William Nordhaus has been awarded the Nobel Prize for economics for his work on climate change and growth (which he shares with Paul Romer). In many quarters, this is being hailed as good news, because it recognizes the reality of climate change and integrates climate change into economics. In reality, this prize rewards exactly the kind of economic thinking that created climate change in the first place — namely, the emphasis on economic growth.
Nordhaus is an unrepentant advocate of economic growth. He doesn’t believe there are limits to economic growth and believes that incredible, fantastic economic growth will occur in the near future. This incredible growth will help us pay for measures to deal with climate change.
This is much worse than “too little, too late.” It is fundamentally in the wrong direction. Nordhaus has only the virtue of being not quite as wrong as, say, Donald Trump — who, like Nordhaus, believes that we will see fantastic economic growth in the near future.
In realistic terms, there is no way that we can deal with climate change by encouraging economic growth, not even the “right kind” of economic growth. Any meaningful climate change action will limit economic growth for decades. Liberals (or for that matter, conservatives, socialists, and anyone else) need to recognize this reality. Our wealth in agriculture and industry is overwhelmingly based on fossil fuels. We cannot “flip a switch” and make the economy renewable and sustainable overnight. The transition to a non-fossil economy, which we urgently need to make, will be difficult, expensive, and painful. And this does not even mention all the other converging ecological disasters of the 21st century: mass extinctions, groundwater depletion, soil erosion, peak oil, and all the rest.
If there was ever a chance for mainstream economics to address the problem of limits, it was after The Limits to Growth was published in 1972. A number of people made attempts to “debunk” the book or the “world modeling” ideas (based on Jay Forrester’s writings) on which The Limits to Growth was based. William Nordhaus led the charge. To be fair, there were some legitimate criticisms that could be made of world modeling, most notably that technology could counterbalance the decline in resources. But because of his reputation, Nordhaus set the tone for the subsequent “debate” — such as it was — with attacks against Forrester personally as well as unsubstantiated statements of disbelief. (See Ugo Bardi’s very useful book The Limits To Growth Revisited (Springer, 2011)). Forrester and The Limits to Growth authors were not invited to reply to criticisms of their ideas and both they and their theories were ostracized from discussion.

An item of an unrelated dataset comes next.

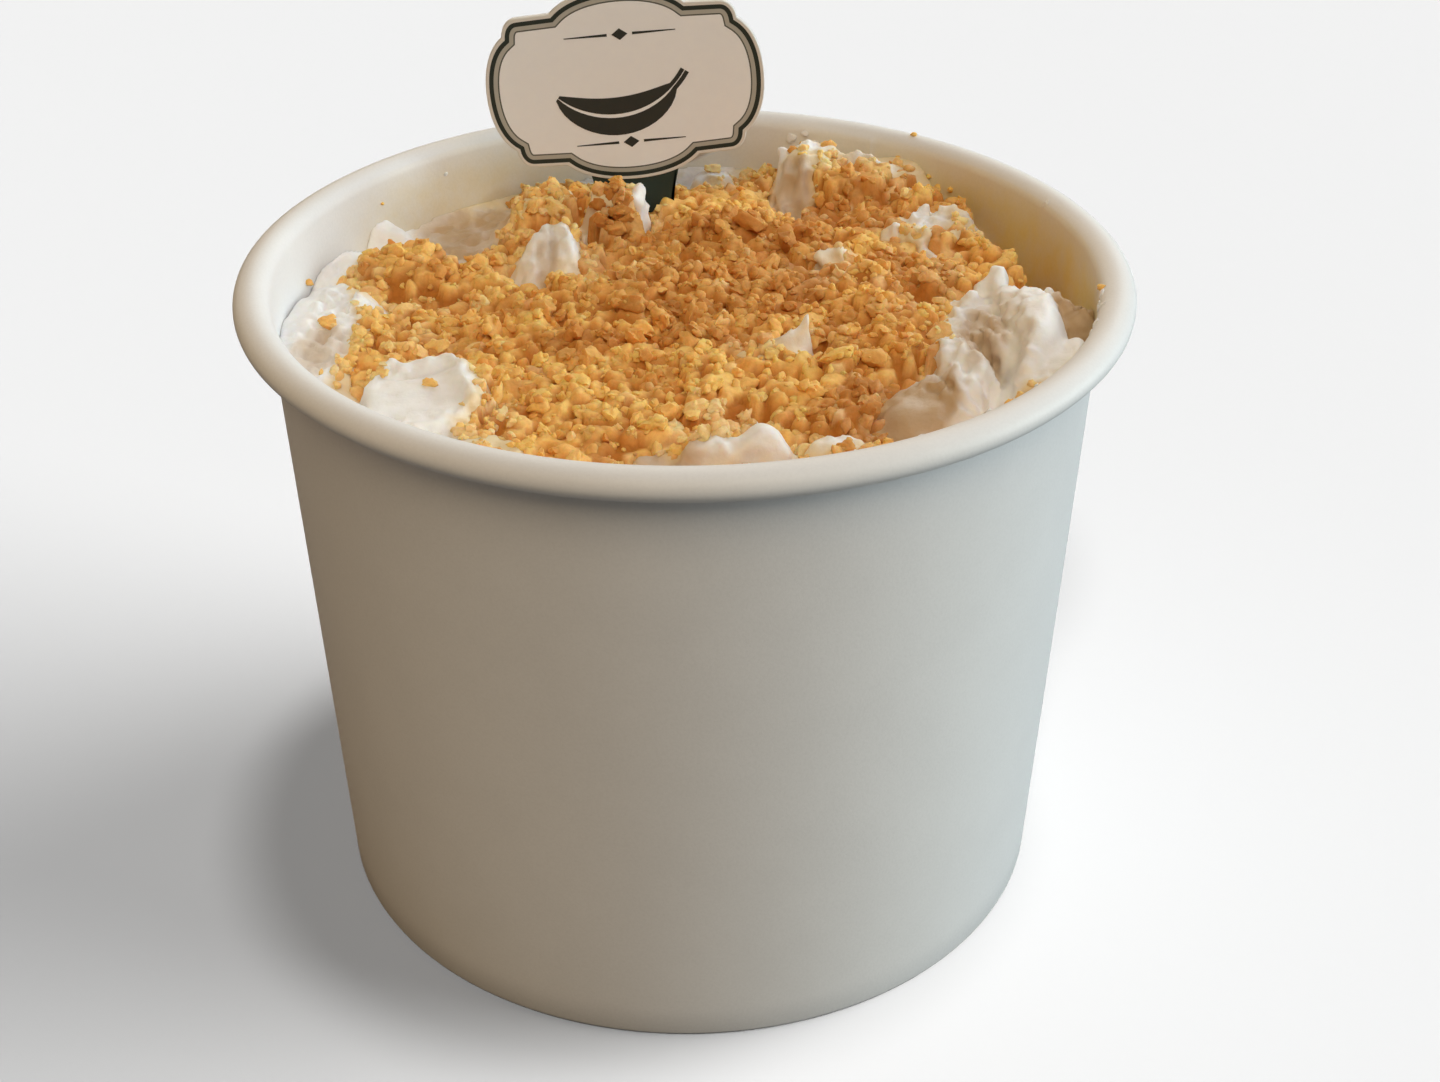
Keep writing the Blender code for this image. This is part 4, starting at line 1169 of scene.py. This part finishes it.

Nordhaus is a smart guy. He wrote a book on climate change, The Climate Casino (2013), which has some genuine insights. He discusses the dramatically escalating costs of delay, as well as the problems of international cooperation. But he also predicts fantastic growth in the economy for at least another century or two. According to Nordhaus, the average world per capita income (in inflation-adjusted dollars!) will be $55,000 in 2100, and $130,000 in 2200! By contrast, today it is less than $10,000 (chart on p. 80). Nordhaus then plans a climate strategy whereby this fabulous future economic growth will help pay for measures to address climate change.
To anyone who thinks that by the end of the century the average citizen of the world (or perhaps even of Chad or Somalia) will be better off in 2100 than the average American is today due to economic growth, there is an obvious response: this isn’t going to happen. Even with mountains of debt, widespread utilization of cheap labor, worsening climate, and ramped-up attacks on the environment, average Americans are no better off today than they were in 1980, as Daly and Farley’s discussion of “genuine progress indicators” shows (Ecological Economics, p. 233–234).
How does Nordhaus think that this ten-fold expansion of the economy is going to happen? On the face of it, if the economy increases by a factor of 10, resources and energy use will need to increase by a factor of 10, or perhaps (with hugely increased efficiency) an increase of a mere 3, 5, or 8 times over what we now use. Are we going to be burning 3, 5, 8, or 10 times the coal and oil that we now use? Or throw up huge quantities of solar panels and wind turbines?
Fortunately, economic assumptions are now being challenged not just by ecological economists, but by economics students themselves (Kate Raworth, Doughnut Economics, p. 3). The Nobel Prize committee should be looking in the direction of economists such as Herman Daly or Kate Raworth. We need to be precipitating a scientific revolution in economics and related disciplines, not entrenching the failed economics of the increasingly distant past.